Yates Tavern, also known as Yancy Cabin, is a historic tavern located near Gretna, Pittsylvania County, Virginia. The building dates to the late-18th or early-19th century, and is a two-story, frame building sheathed in weatherboard. It measures approximately 18 feet by 24 feet and has eight-inch jetty on each long side at the second-floor level. It is representative of a traditional hall-and-parlor Tidewater house. The building was occupied by a tavern in the early-19th century. It was restored in the 1970s.
Shenandoah County Farm, also known as the Shenandoah County Almshouse and Beckford Parish Glebe Farm, is a historic almshouse and poor farm located near Maurertown, Shenandoah County, Virginia. The almshouse was built in 1829, and is a large, brick Federal style institutional building. It consists of a two-story, five-bay central section flanked by one-story, eight-bay, flanking wings. A nearly identical building is at the Frederick County Poor Farm. A two-story, rear kitchen wing was added about 1850. Also on the property are the contributing stone spring house, a large modern frame barn (1952), a frame meat house (1894), a cemetery, and a portion of an American Civil War encampment site, occupied by Union troops prior to the Battle of Tom's Brook.

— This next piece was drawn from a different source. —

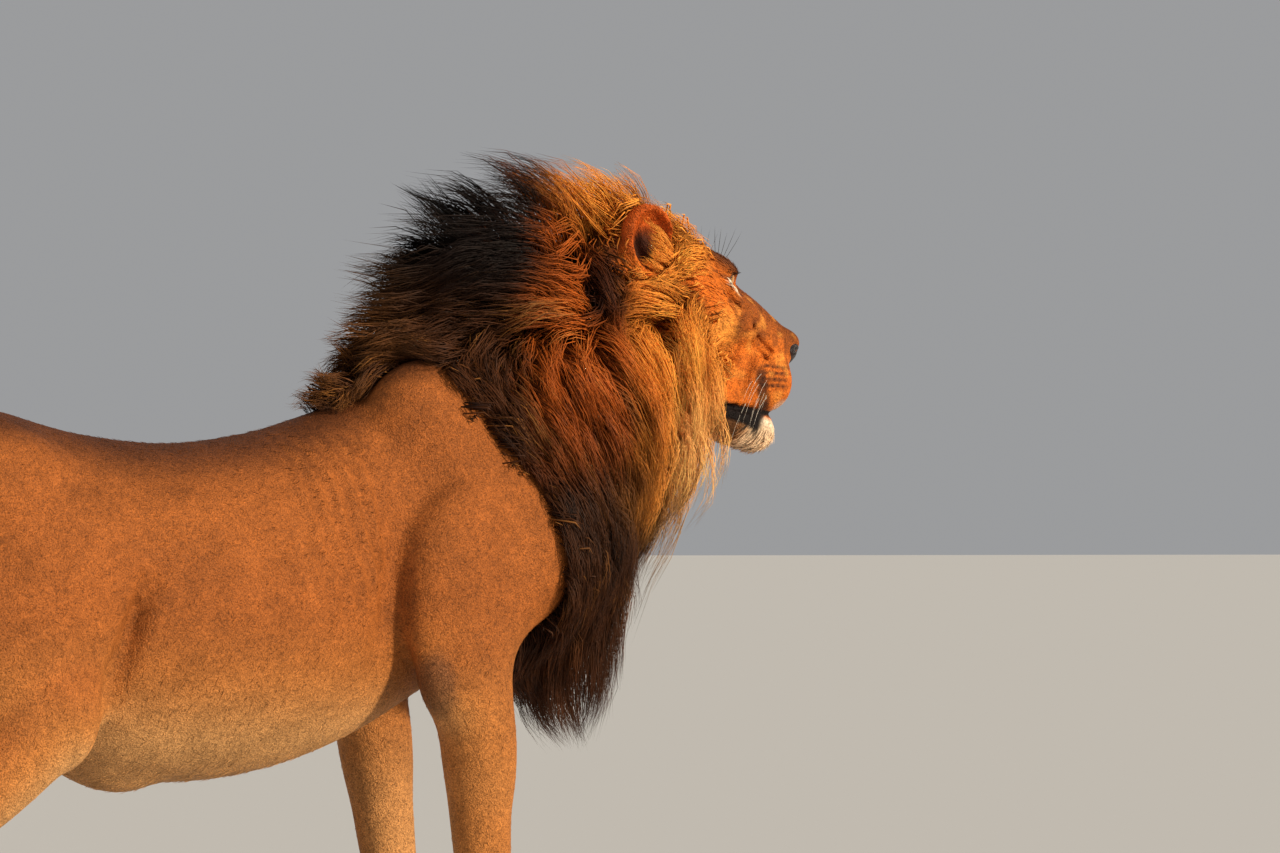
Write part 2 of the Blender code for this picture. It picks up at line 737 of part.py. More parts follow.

Glebe House of Southwark Parish, also known as The Old Glebe, is a historic glebe house located near Spring Grove, Surry County, Virginia. It was built about 1724, and is a 1+1⁄2-story, three-bay, single pile, central-hall plan brick dwelling. It has a gambrel roof with dormers, added in the 19th century, has exterior end chimneys, and sits on a brick basement. Also on the property is a contributing frame smokehouse. The glebe house was sold, as required by the legislature during the Disestablishment of 1802. It was subsequently remodeled and used as a private dwelling.It sits on the site of Indian Spring Plantation patented by Nicholas Merriweather in 1666. The property is currently owned by the Perkins family.